Jackson, a complex man who forgave his own wife’s serial affairs up until her death from AIDS contracted during one of her many infidelities, is no saint himself. He admits to selling second-rate art at first-rate prices to Phillip. But he does know SoHo, and he knows Angela and Phillip’s young daughter, Melissa.
Much as Jackson hates to admit it, he knows Angela has a motive to murder Amanda. It was Amanda who enticed Phillip to divorce Angela, who was left with only a house, an infant daughter, and none of the millions from Phillip’s tech company, to which she should have been entitled.

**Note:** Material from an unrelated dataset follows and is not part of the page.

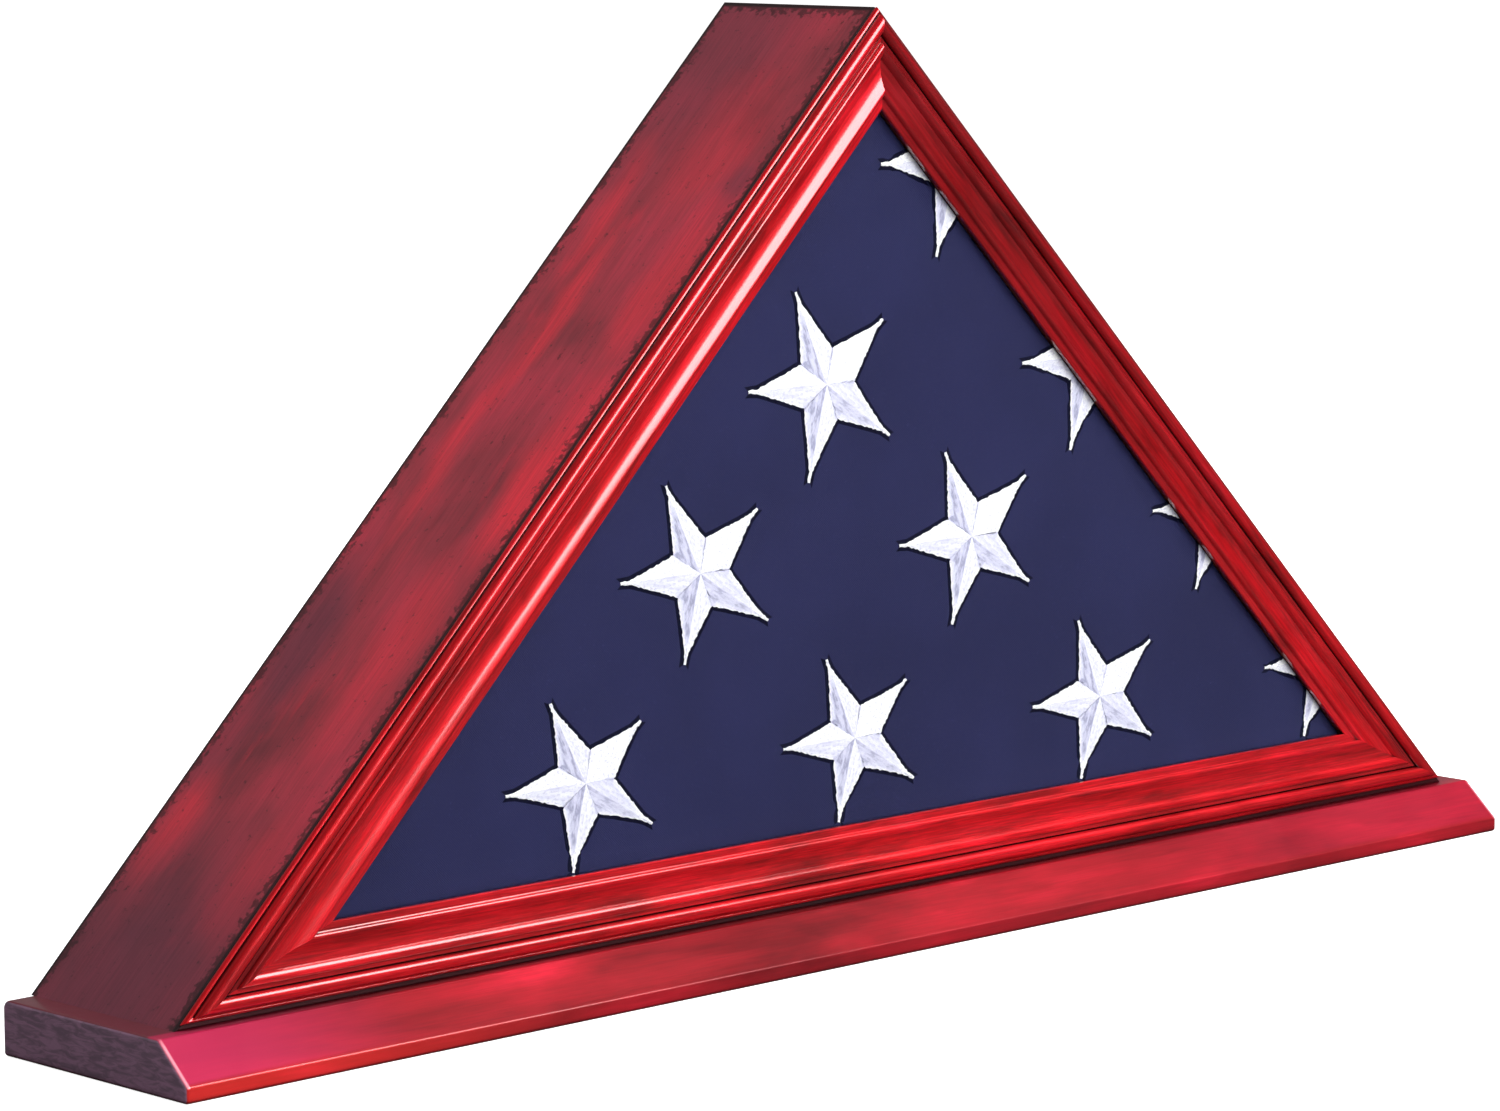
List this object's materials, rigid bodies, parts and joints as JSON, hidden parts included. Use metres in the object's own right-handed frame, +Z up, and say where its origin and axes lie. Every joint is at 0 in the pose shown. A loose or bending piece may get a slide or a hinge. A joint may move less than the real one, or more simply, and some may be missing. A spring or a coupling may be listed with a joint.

But would she have waited 12 years to take revenge?
When Melissa admits to having Amanda’s missing laptop computer, Jackson fears that the girl found it in her mother’s bedroom; however, Melissa insists that a disreputable videographer named Paul Morse gave it to her to hide. Morse was sleeping with Amanda and stole her computer to prevent the police finding any information about his relationship to the dead woman.
Jackson is shocked to learn first that Amanda had a lover, and second that it was the sleazy hanger-on to the art world and host of an equally sleazy late night TV show where he broadcast his videos. “. . . this particular boy toy had the measly income of a poet and the conversation of a video-store clerk. One of those pretty, brutish male-model types who look like they’ve just been smacked between the eyes with a brick.”
When Melissa tells Jackson that she and Paul email each other, and that he takes pictures of her when her mother is not present, Jackson is convinced that Paul Morse is more than just videographer. He is a sexual predator, and a damn good suspect for Amanda’s murder.
Jackson and Hogan set up a sting operation to catch Paul in the act of filming his pornographic videos of underage girls and adult males. He asks Melissa to help him, a request that enrages Angela after she discovers it.
A search of Paul’s apartment turns up the murder weapon used in Amanda’s death. Despite Paul’s claims that he didn’t kill Amanda, he is arrested and charged. If the prosecutor can’t prove Paul guilty on the murder charge, there are still the charges of child pornography.
The case is solved; Phillip, quickly succumbing to his brain disorder, can die in peace, or what passes for peace; and Melissa will inherit her father’s millions, since he failed to change his will in favor of his mistress. Best of all, Amanda’s killer is not a true resident of SoHo. He hangs out on the fringes, hides in the shadows, and is a person of no account in SoHo.
In a powerful plot twist, Amanda’s murder case is reopened, and another person is charged with the crime. Although the twist is unexpected, the explanation is logical and Jackson accepts it. Until he doesn’t.
A very dark, very noir crime novel, SoHo Sins by Richard Vine is a satisfying read for fans of the genre. Although the characters, as in most noir crime novels, are not at all warm and fuzzy, they are realistic. SoHo is itself a character—and is the strongest one all. Five out of five stars for this debut novel.